■ **Work to do**
Output the full listing word for word.

Stored items from a collection:

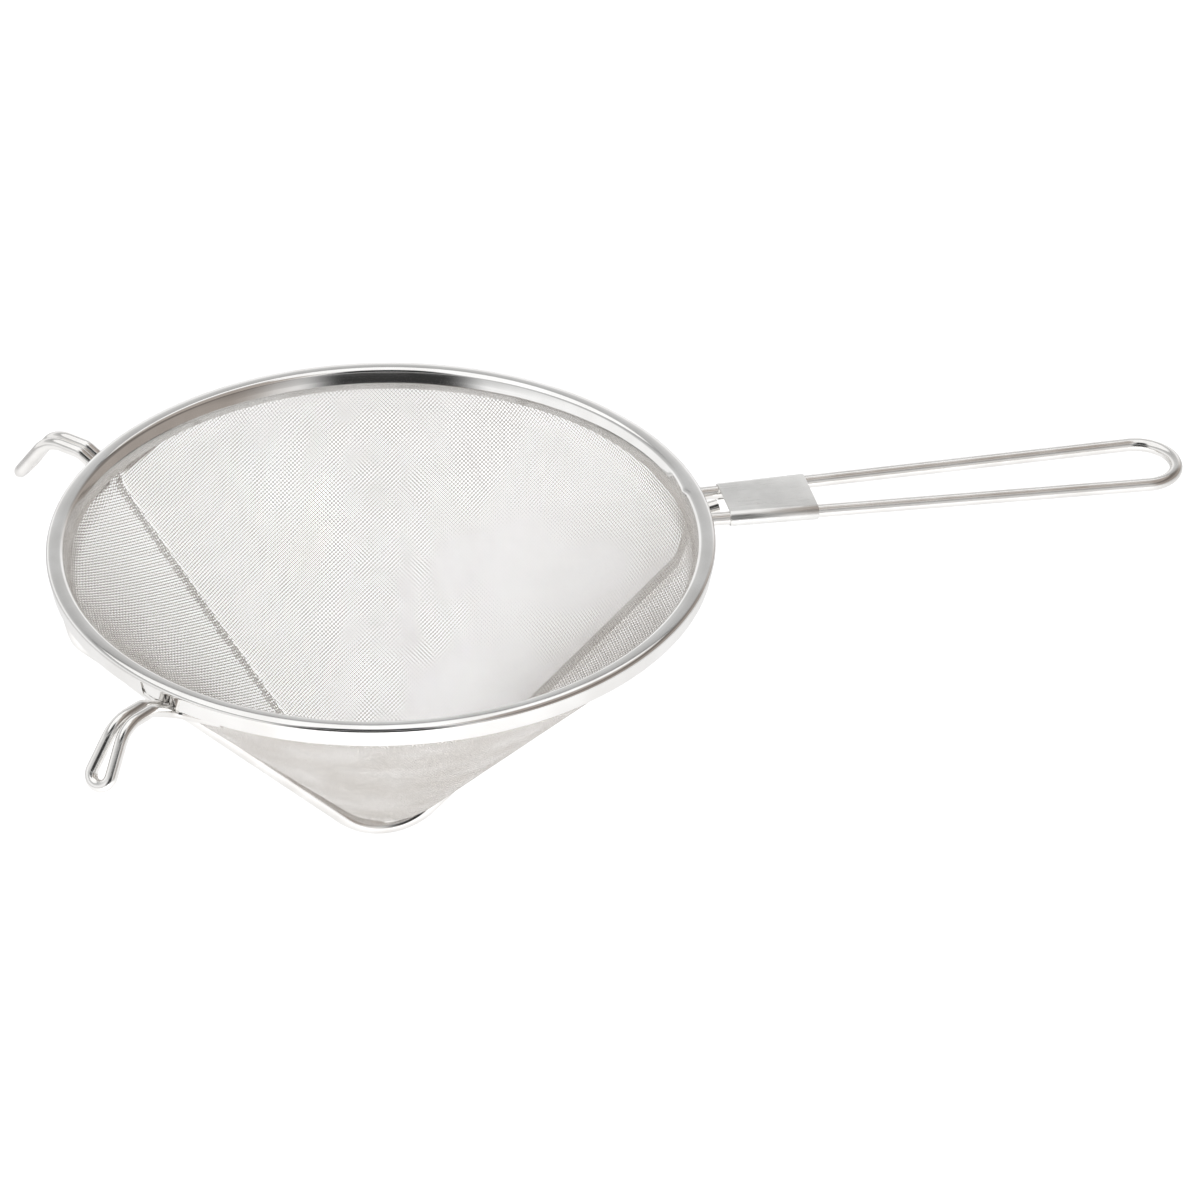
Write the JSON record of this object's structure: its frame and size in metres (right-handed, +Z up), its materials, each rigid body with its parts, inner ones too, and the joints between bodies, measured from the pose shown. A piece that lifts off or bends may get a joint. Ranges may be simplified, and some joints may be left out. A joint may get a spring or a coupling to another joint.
{
  "type": "chinois strainer",
  "caption": "Conical woven mesh strainer with a rolled rim band, a wire guard under the cone, wire rest hooks and a long wire loop handle with a sheet sleeve.",
  "frame": {"origin": "on the cone axis, level with the middle of the rolled rim", "axes": "+X along the handle away from the cone, +Z up out of the open top of the cone"},
  "size_m": [0.3535, 0.2, 0.1082],
  "materials": {
    "polished_band": "polished stainless sheet",
    "woven_mesh": "fine woven stainless wire",
    "polished_wire": "polished stainless round wire",
    "satin_sheet": "satin stainless sheet"
  },
  "bodies": {
    "root": {"rim_band": "polished_band", "mesh_cone": "woven_mesh", "guard_wire": "polished_wire", "front_rest_hook": "polished_wire", "rear_rest_hook": "polished_wire", "handle_wire": "polished_wire", "handle_sleeve": "satin_sheet"}
  },
  "joints": []
}
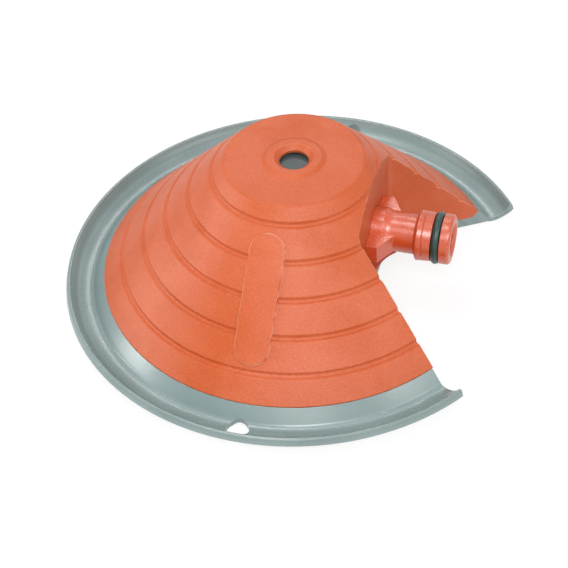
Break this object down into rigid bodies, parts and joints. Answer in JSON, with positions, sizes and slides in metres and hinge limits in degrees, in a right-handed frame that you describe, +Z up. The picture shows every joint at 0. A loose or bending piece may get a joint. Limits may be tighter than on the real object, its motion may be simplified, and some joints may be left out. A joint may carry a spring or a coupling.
{
  "type": "pyramid sprinkler",
  "caption": "Static lawn sprinkler: a stepped plastic cone on a round dished base, with a hose spigot in a wedge-shaped bay and a spray outlet in its flat top.",
  "frame": {"origin": "on the cone's axis at ground level, halfway between the two peg holes", "axes": "+Z up along the cone's axis, +X along the hose spigot and out of the bay, +Y towards one peg hole"},
  "size_m": [0.1462, 0.1602, 0.0528],
  "materials": {
    "orange_shell": "satin",
    "grey_base": "satin",
    "orange_gloss": "gloss",
    "seal_rubber": "matt",
    "inner_grey": "satin",
    "core_grey": "satin",
    "screw_steel": "zinc plated"
  },
  "bodies": {
    "root": {"cone_shell": "orange_shell", "base_plate": "grey_base", "hose_spigot": "orange_gloss", "spigot_o_ring": "seal_rubber", "tail_o_ring": "seal_rubber", "spigot_clip": "inner_grey", "swirl_chamber": "inner_grey", "swirl_core": "core_grey", "chamber_gasket": "seal_rubber", "chamber_screws": "screw_steel", "base_screws": "screw_steel"}
  },
  "joints": []
}
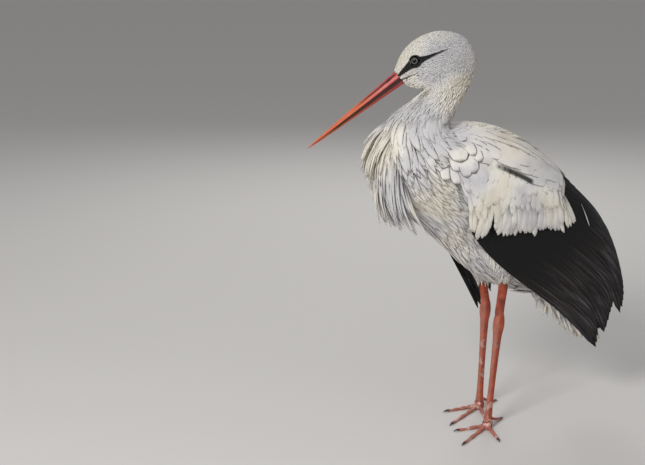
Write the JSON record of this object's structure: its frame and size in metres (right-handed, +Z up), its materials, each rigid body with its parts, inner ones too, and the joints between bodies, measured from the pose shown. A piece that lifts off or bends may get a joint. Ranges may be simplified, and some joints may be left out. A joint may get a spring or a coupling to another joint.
{
  "type": "white stork",
  "caption": "Life-size standing white stork figure with its neck drawn in, bill pointing down and forward, wings folded and both feet on the floor.",
  "frame": {"origin": "middle of the base of the bird's box, on the floor", "axes": "+Z up; the bird faces -X and its left side is -Y"},
  "size_m": [0.5972, 0.2312, 0.7308],
  "materials": {
    "white plumage": "soft feathers, matt",
    "black plumage": "stiff feathers with a faint sheen",
    "red bill": "horn, satin",
    "red skin": "scaly bare skin",
    "horn": "dull horn",
    "eye": "polished"
  },
  "bodies": {
    "root": {"bill_lower": "red bill", "bill_upper": "red bill", "breast": "white plumage", "claw_left_hind": "horn", "claw_left_inner": "horn", "claw_left_middle": "horn", "claw_left_outer": "horn", "claw_right_hind": "horn", "claw_right_inner": "horn", "claw_right_middle": "horn", "claw_right_outer": "horn", "eye_left": "eye", "eye_right": "eye", "head": "white plumage", "neck": "white plumage", "shank_left": "red skin", "shank_right": "red skin", "tail": "white plumage", "tarsus_left": "red skin", "tarsus_right": "red skin", "thigh_left": "white plumage", "thigh_right": "white plumage", "toe_left_hind": "red skin", "toe_left_inner": "red skin", "toe_left_middle": "red skin", "toe_left_outer": "red skin", "toe_right_hind": "red skin", "toe_right_inner": "red skin", "toe_right_middle": "red skin", "toe_right_outer": "red skin", "trunk": "white plumage", "wing_left_coverts": "white plumage", "wing_left_primaries": "black plumage", "wing_left_secondaries": "black plumage", "wing_right_coverts": "white plumage", "wing_right_primaries": "black plumage", "wing_right_secondaries": "black plumage"}
  },
  "joints": []
}
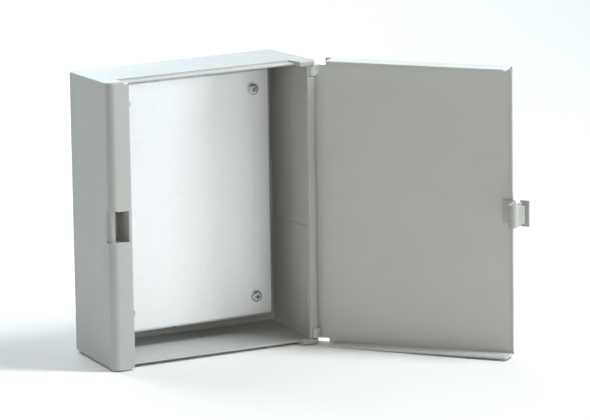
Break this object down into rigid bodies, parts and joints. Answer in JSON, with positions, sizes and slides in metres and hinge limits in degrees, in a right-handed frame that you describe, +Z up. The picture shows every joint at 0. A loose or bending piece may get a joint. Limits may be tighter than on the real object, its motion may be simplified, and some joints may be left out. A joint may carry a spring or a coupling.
{
  "type": "wall enclosure with hinged door",
  "caption": "Small grey moulded wall enclosure for fire alarm equipment, with a flanged side-hinged door, a snap latch and a folded steel mounting plate inside.",
  "frame": {"origin": "centre of the four wall holes, on the flat back face of the case", "axes": "+Y out of the back, towards the wall; -Y out of the front; +Z up; +X towards the hinge side"},
  "size_m": [0.3314, 0.2223, 0.2522],
  "materials": {
    "grey_plastic": "fine matt moulded",
    "latch_plastic": "smooth moulded",
    "galvanised_sheet": "fine matt zinc grain",
    "screw_steel": "bright zinc plated",
    "pin_steel": "drawn steel",
    "insert_brass": "turned"
  },
  "bodies": {
    "case": {"case_shell": "grey_plastic", "hinge_pin_upper": "pin_steel", "hinge_pin_lower": "pin_steel", "mounting_plate": "galvanised_sheet", "plate_screws": "screw_steel", "threaded_inserts": "insert_brass"},
    "door": {"door": "grey_plastic", "latch_spring": "latch_plastic"},
    "latch": {"latch_arm": "latch_plastic"}
  },
  "joints": [
    {"name": "door_hinge", "type": "hinge", "parent": "case", "child": "door", "pos_m": [0.0962, -0.077, 0], "axis": [0, 0, 1], "range_deg": [-133, 6]},
    {"name": "latch_flex", "type": "hinge", "parent": "door", "child": "latch", "pos_m": [0.21584, -0.22058, 0], "axis": [0, 0, 1], "range_deg": [0, 8], "stiffness_Nm_per_rad": 0.3}
  ]
}
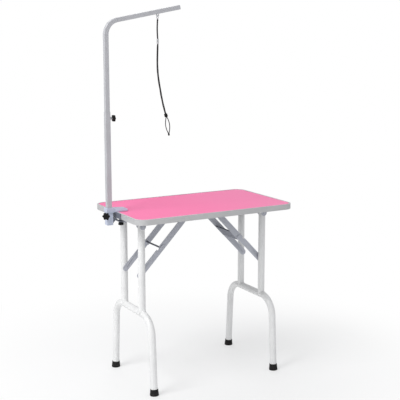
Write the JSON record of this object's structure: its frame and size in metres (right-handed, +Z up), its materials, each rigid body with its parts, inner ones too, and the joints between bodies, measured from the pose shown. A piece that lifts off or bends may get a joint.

■ **Exercise result**
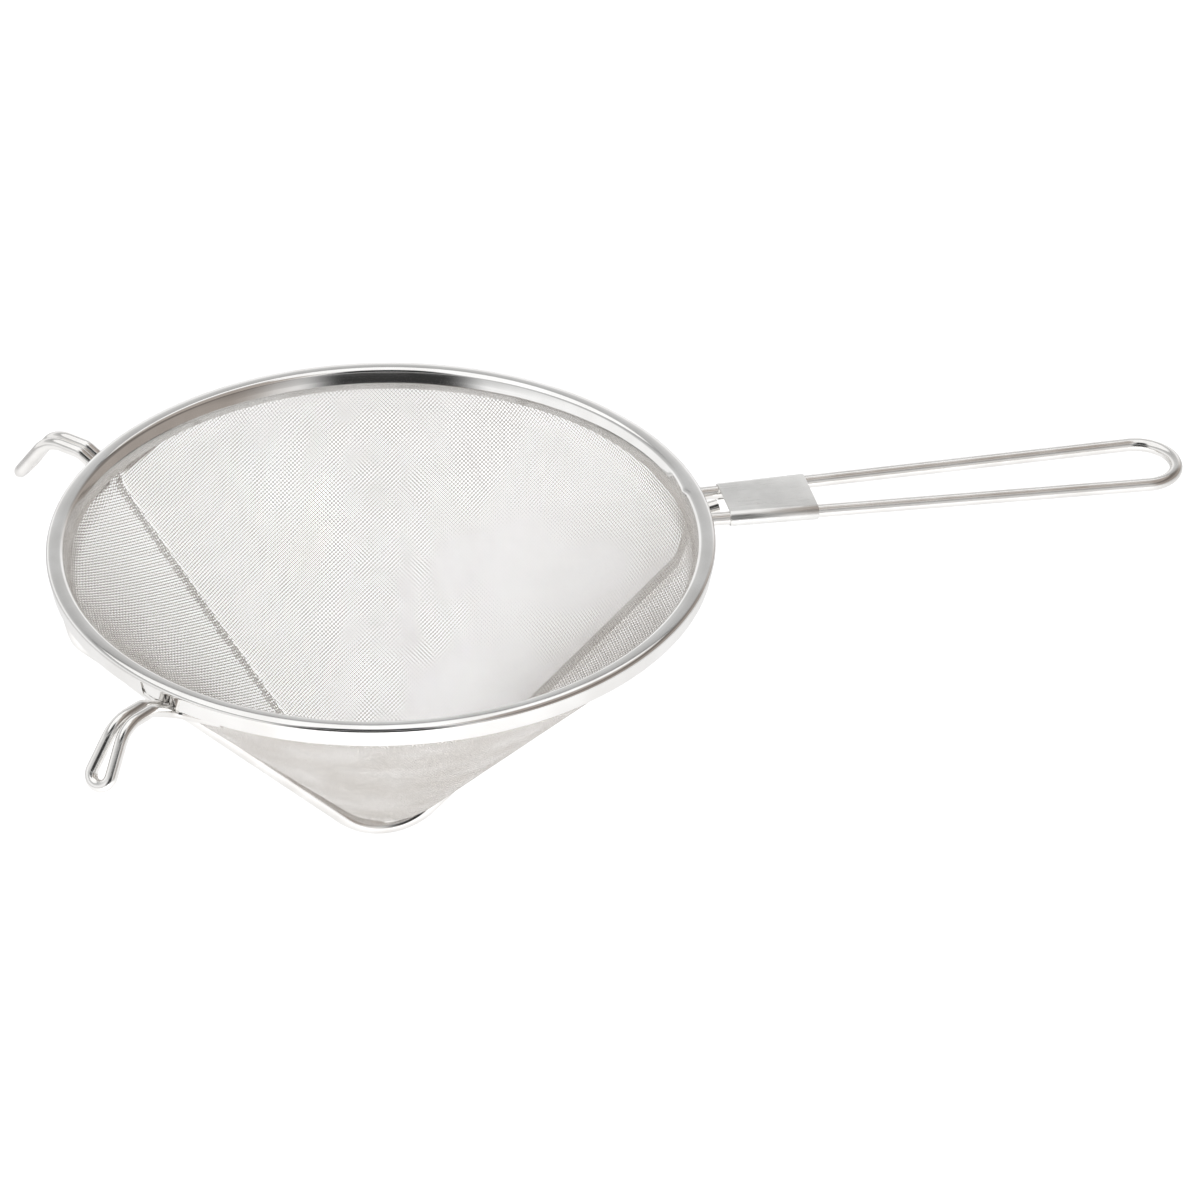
Write the JSON record of this object's structure: its frame and size in metres (right-handed, +Z up), its materials, each rigid body with its parts, inner ones too, and the joints between bodies, measured from the pose shown. A piece that lifts off or bends may get a joint. Ranges may be simplified, and some joints may be left out. A joint may get a spring or a coupling to another joint.
{
  "type": "chinois strainer",
  "caption": "Conical woven mesh strainer with a rolled rim band, a wire guard under the cone, wire rest hooks and a long wire loop handle with a sheet sleeve.",
  "frame": {"origin": "on the cone axis, level with the middle of the rolled rim", "axes": "+X along the handle away from the cone, +Z up out of the open top of the cone"},
  "size_m": [0.3535, 0.2, 0.1082],
  "materials": {
    "polished_band": "polished stainless sheet",
    "woven_mesh": "fine woven stainless wire",
    "polished_wire": "polished stainless round wire",
    "satin_sheet": "satin stainless sheet"
  },
  "bodies": {
    "root": {"rim_band": "polished_band", "mesh_cone": "woven_mesh", "guard_wire": "polished_wire", "front_rest_hook": "polished_wire", "rear_rest_hook": "polished_wire", "handle_wire": "polished_wire", "handle_sleeve": "satin_sheet"}
  },
  "joints": []
}
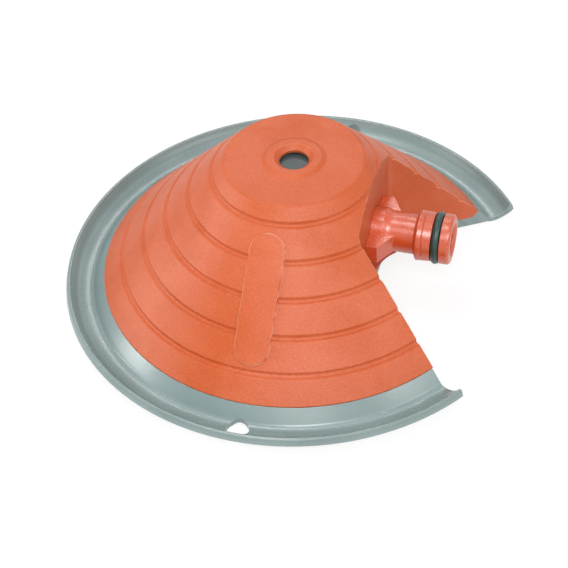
Break this object down into rigid bodies, parts and joints. Answer in JSON, with positions, sizes and slides in metres and hinge limits in degrees, in a right-handed frame that you describe, +Z up. The picture shows every joint at 0. A loose or bending piece may get a joint. Limits may be tighter than on the real object, its motion may be simplified, and some joints may be left out. A joint may carry a spring or a coupling.
{
  "type": "pyramid sprinkler",
  "caption": "Static lawn sprinkler: a stepped plastic cone on a round dished base, with a hose spigot in a wedge-shaped bay and a spray outlet in its flat top.",
  "frame": {"origin": "on the cone's axis at ground level, halfway between the two peg holes", "axes": "+Z up along the cone's axis, +X along the hose spigot and out of the bay, +Y towards one peg hole"},
  "size_m": [0.1462, 0.1602, 0.0528],
  "materials": {
    "orange_shell": "satin",
    "grey_base": "satin",
    "orange_gloss": "gloss",
    "seal_rubber": "matt",
    "inner_grey": "satin",
    "core_grey": "satin",
    "screw_steel": "zinc plated"
  },
  "bodies": {
    "root": {"cone_shell": "orange_shell", "base_plate": "grey_base", "hose_spigot": "orange_gloss", "spigot_o_ring": "seal_rubber", "tail_o_ring": "seal_rubber", "spigot_clip": "inner_grey", "swirl_chamber": "inner_grey", "swirl_core": "core_grey", "chamber_gasket": "seal_rubber", "chamber_screws": "screw_steel", "base_screws": "screw_steel"}
  },
  "joints": []
}
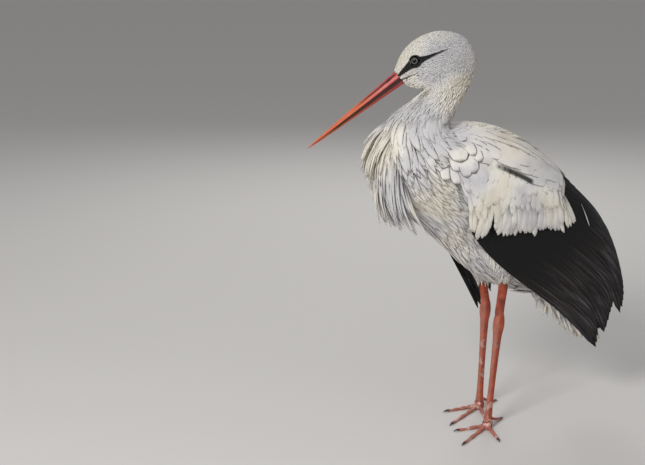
Write the JSON record of this object's structure: its frame and size in metres (right-handed, +Z up), its materials, each rigid body with its parts, inner ones too, and the joints between bodies, measured from the pose shown. A piece that lifts off or bends may get a joint. Ranges may be simplified, and some joints may be left out. A joint may get a spring or a coupling to another joint.
{
  "type": "white stork",
  "caption": "Life-size standing white stork figure with its neck drawn in, bill pointing down and forward, wings folded and both feet on the floor.",
  "frame": {"origin": "middle of the base of the bird's box, on the floor", "axes": "+Z up; the bird faces -X and its left side is -Y"},
  "size_m": [0.5972, 0.2312, 0.7308],
  "materials": {
    "white plumage": "soft feathers, matt",
    "black plumage": "stiff feathers with a faint sheen",
    "red bill": "horn, satin",
    "red skin": "scaly bare skin",
    "horn": "dull horn",
    "eye": "polished"
  },
  "bodies": {
    "root": {"bill_lower": "red bill", "bill_upper": "red bill", "breast": "white plumage", "claw_left_hind": "horn", "claw_left_inner": "horn", "claw_left_middle": "horn", "claw_left_outer": "horn", "claw_right_hind": "horn", "claw_right_inner": "horn", "claw_right_middle": "horn", "claw_right_outer": "horn", "eye_left": "eye", "eye_right": "eye", "head": "white plumage", "neck": "white plumage", "shank_left": "red skin", "shank_right": "red skin", "tail": "white plumage", "tarsus_left": "red skin", "tarsus_right": "red skin", "thigh_left": "white plumage", "thigh_right": "white plumage", "toe_left_hind": "red skin", "toe_left_inner": "red skin", "toe_left_middle": "red skin", "toe_left_outer": "red skin", "toe_right_hind": "red skin", "toe_right_inner": "red skin", "toe_right_middle": "red skin", "toe_right_outer": "red skin", "trunk": "white plumage", "wing_left_coverts": "white plumage", "wing_left_primaries": "black plumage", "wing_left_secondaries": "black plumage", "wing_right_coverts": "white plumage", "wing_right_primaries": "black plumage", "wing_right_secondaries": "black plumage"}
  },
  "joints": []
}
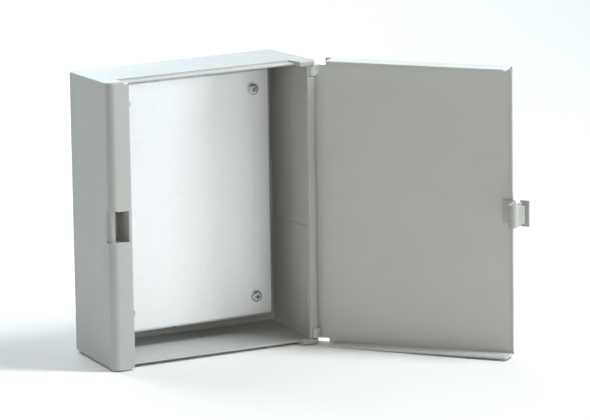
Break this object down into rigid bodies, parts and joints. Answer in JSON, with positions, sizes and slides in metres and hinge limits in degrees, in a right-handed frame that you describe, +Z up. The picture shows every joint at 0. A loose or bending piece may get a joint. Limits may be tighter than on the real object, its motion may be simplified, and some joints may be left out. A joint may carry a spring or a coupling.
{
  "type": "wall enclosure with hinged door",
  "caption": "Small grey moulded wall enclosure for fire alarm equipment, with a flanged side-hinged door, a snap latch and a folded steel mounting plate inside.",
  "frame": {"origin": "centre of the four wall holes, on the flat back face of the case", "axes": "+Y out of the back, towards the wall; -Y out of the front; +Z up; +X towards the hinge side"},
  "size_m": [0.3314, 0.2223, 0.2522],
  "materials": {
    "grey_plastic": "fine matt moulded",
    "latch_plastic": "smooth moulded",
    "galvanised_sheet": "fine matt zinc grain",
    "screw_steel": "bright zinc plated",
    "pin_steel": "drawn steel",
    "insert_brass": "turned"
  },
  "bodies": {
    "case": {"case_shell": "grey_plastic", "hinge_pin_upper": "pin_steel", "hinge_pin_lower": "pin_steel", "mounting_plate": "galvanised_sheet", "plate_screws": "screw_steel", "threaded_inserts": "insert_brass"},
    "door": {"door": "grey_plastic", "latch_spring": "latch_plastic"},
    "latch": {"latch_arm": "latch_plastic"}
  },
  "joints": [
    {"name": "door_hinge", "type": "hinge", "parent": "case", "child": "door", "pos_m": [0.0962, -0.077, 0], "axis": [0, 0, 1], "range_deg": [-133, 6]},
    {"name": "latch_flex", "type": "hinge", "parent": "door", "child": "latch", "pos_m": [0.21584, -0.22058, 0], "axis": [0, 0, 1], "range_deg": [0, 8], "stiffness_Nm_per_rad": 0.3}
  ]
}
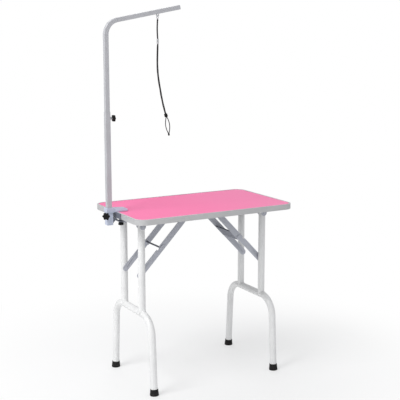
Write the JSON record of this object's structure: its frame and size in metres (right-handed, +Z up), its materials, each rigid body with its parts, inner ones too, and the joints between bodies, measured from the pose shown. A piece that lifts off or bends may get a joint.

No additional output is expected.